- [WHAT TO WORK ON] Check every line below for the word "joints" and copy each one that has it.

- [WORKING DATA]
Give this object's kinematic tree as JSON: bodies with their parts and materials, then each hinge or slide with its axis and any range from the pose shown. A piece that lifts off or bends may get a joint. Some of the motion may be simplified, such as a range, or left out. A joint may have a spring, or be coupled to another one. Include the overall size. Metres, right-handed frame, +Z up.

---

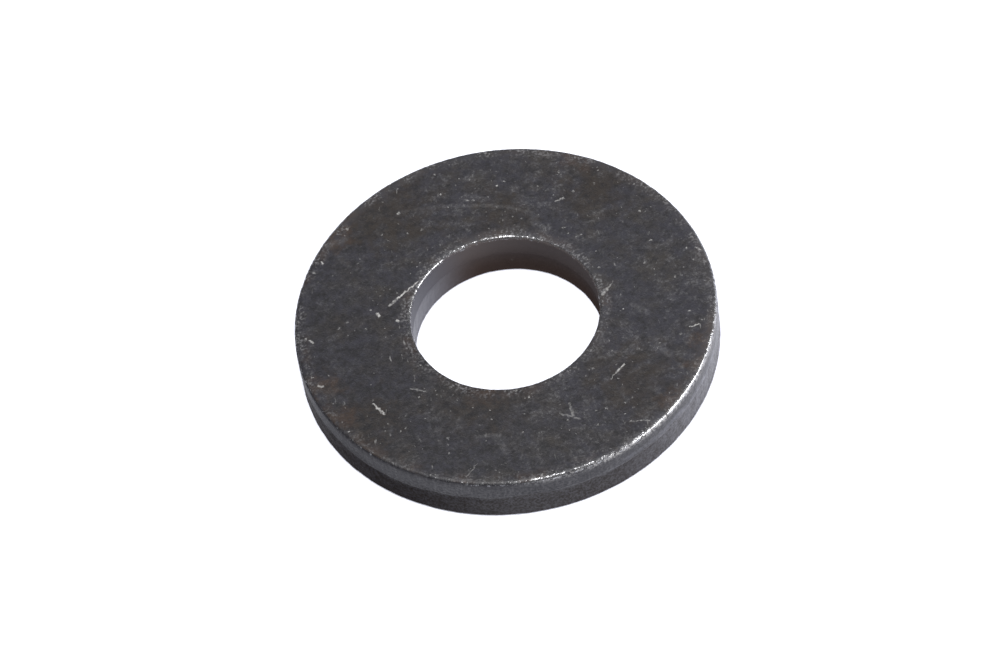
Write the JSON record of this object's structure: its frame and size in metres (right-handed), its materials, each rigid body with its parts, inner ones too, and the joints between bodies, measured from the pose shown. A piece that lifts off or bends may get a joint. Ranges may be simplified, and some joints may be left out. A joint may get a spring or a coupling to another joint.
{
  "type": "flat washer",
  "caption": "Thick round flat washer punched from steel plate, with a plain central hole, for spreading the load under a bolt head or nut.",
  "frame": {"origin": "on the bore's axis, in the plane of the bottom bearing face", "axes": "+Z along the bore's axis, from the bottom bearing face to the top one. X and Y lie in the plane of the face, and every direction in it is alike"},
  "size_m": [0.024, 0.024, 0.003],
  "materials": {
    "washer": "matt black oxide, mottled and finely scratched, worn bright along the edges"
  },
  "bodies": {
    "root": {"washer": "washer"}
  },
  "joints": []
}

- [SOLUTION TO THIS TASK]
Write the JSON record of this object's structure: its frame and size in metres (right-handed), its materials, each rigid body with its parts, inner ones too, and the joints between bodies, measured from the pose shown. A piece that lifts off or bends may get a joint. Ranges may be simplified, and some joints may be left out. A joint may get a spring or a coupling to another joint.
  "joints": []